- **Data excerpts**:
****

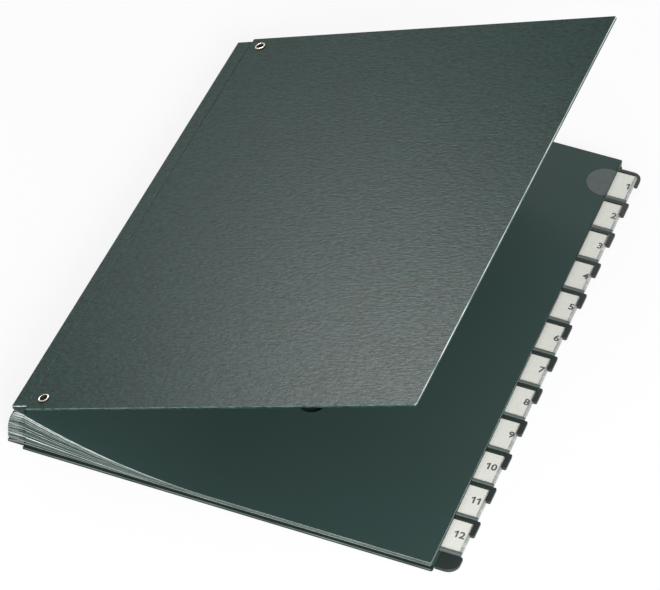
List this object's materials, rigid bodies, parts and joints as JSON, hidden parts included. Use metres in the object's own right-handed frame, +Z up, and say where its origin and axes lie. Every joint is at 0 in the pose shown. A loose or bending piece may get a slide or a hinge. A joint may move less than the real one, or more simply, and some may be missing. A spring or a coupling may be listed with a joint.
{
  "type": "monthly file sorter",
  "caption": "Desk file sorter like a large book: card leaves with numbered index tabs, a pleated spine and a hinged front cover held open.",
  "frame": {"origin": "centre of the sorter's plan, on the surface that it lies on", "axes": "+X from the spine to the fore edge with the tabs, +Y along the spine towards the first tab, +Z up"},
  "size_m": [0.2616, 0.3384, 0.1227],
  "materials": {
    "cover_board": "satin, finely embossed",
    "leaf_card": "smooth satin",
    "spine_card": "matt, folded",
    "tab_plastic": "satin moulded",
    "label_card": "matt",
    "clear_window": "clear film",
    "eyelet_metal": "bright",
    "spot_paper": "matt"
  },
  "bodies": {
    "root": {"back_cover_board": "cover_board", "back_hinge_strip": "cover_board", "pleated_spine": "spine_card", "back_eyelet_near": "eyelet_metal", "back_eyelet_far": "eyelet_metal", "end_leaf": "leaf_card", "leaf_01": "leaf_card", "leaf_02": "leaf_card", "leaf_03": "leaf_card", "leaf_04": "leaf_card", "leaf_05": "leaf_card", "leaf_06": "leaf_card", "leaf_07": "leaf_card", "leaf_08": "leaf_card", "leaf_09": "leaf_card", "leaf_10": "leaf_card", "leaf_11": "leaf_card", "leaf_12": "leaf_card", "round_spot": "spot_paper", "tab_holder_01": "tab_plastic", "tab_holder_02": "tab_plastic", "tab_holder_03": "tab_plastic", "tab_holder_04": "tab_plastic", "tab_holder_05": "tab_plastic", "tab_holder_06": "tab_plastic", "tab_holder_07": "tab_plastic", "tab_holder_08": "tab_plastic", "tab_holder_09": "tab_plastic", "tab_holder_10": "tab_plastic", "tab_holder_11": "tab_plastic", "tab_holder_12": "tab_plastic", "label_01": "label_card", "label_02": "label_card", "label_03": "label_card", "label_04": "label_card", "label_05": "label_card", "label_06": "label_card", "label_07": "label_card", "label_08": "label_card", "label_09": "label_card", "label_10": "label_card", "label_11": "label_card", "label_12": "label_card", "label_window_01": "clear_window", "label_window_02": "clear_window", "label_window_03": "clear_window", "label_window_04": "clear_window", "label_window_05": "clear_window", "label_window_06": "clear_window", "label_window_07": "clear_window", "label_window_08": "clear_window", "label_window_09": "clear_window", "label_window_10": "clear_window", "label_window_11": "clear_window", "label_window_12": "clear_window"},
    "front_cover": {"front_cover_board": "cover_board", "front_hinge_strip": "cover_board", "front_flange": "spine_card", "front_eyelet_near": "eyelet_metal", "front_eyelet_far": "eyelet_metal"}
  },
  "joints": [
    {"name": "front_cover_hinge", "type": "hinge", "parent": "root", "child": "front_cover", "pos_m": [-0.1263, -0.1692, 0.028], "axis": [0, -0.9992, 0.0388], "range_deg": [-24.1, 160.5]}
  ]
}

****

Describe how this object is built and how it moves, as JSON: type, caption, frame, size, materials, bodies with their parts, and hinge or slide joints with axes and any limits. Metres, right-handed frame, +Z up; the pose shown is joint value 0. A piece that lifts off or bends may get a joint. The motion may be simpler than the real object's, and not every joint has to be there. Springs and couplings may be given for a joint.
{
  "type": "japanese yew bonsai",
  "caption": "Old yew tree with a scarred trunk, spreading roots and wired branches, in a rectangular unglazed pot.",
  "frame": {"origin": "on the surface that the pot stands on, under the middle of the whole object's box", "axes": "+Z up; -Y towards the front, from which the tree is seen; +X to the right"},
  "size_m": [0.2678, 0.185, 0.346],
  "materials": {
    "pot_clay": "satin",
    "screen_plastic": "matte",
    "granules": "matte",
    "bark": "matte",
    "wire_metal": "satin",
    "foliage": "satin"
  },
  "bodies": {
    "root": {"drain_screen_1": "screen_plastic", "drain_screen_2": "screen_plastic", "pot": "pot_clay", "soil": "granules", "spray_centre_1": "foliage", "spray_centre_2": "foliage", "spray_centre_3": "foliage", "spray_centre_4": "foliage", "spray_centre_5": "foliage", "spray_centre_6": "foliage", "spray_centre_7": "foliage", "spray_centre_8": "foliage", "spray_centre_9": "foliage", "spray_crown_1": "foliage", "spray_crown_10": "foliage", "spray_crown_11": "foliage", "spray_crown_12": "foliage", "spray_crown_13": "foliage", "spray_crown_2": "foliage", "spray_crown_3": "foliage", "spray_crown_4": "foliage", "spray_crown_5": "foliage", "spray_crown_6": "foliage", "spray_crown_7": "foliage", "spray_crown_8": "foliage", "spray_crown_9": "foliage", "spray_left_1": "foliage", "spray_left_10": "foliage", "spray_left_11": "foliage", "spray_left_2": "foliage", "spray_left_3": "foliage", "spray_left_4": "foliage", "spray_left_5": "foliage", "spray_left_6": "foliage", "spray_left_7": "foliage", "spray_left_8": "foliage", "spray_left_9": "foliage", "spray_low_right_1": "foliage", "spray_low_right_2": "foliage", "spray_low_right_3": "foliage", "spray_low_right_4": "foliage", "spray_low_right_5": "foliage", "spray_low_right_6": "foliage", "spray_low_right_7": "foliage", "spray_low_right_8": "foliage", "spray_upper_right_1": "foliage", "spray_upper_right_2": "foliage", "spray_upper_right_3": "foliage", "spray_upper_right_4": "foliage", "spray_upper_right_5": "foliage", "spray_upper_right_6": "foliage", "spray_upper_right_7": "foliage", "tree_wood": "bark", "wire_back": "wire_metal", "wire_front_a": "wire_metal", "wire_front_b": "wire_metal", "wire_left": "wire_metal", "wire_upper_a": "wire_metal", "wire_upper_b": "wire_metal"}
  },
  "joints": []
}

****

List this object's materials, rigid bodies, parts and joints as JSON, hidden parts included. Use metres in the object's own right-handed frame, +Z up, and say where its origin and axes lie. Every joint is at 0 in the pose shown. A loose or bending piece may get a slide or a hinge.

****

- **Exercise instructions**: Count how many lines of the data include the word "type". Your reply should be that number alone.

- **Result for this task**: 4